Benedict took the title pope emeritus and continued to wear the papal white. But he returned the Ring of the Fisherman, which traditionally is ceremonially destroyed with a blow from a hammer after a pope dies. And he asked that he be addressed as Father Benedict.
The former pope also maintained a cordial relationship with Francis. Both men were beaming when they embraced Dec. 8, 2015, before opening the Holy Door at St. Peter’s Basilica to mark the start of the Catholic Holy Year, or Jubilee.
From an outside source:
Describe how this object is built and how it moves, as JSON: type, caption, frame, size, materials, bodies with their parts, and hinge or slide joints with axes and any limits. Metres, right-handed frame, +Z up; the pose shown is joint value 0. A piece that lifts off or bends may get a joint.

In June 2016, Francis kissed Benedict on both cheeks to help celebrate the 65th anniversary of the former pope’s ordination.
Their relationship was fictionalized in the 2019 movie “The Two Popes,” an adaptation of Anthony McCarten’s play “The Pope.” The movie depicts Benedict summoning Cardinal Jorge Mario Bergoglio, the liberal archbishop of Buenos Aires, Argentina, who would become Pope Francis, to the Vatican in secret to disclose that he intended to resign.
Over a series of conversations, Benedict, played by Anthony Hopkins, confesses that he can no longer hear God’s words and his belief that perhaps Bergoglio should succeed him as the only man who might be able to shatter the Vatican bureaucracy and reform the institution.
Change is needed, Benedict says, but “change is compromising,” and he is incapable of compromising. “For my entire life, I have been alone, but never lonely, until now,” he says.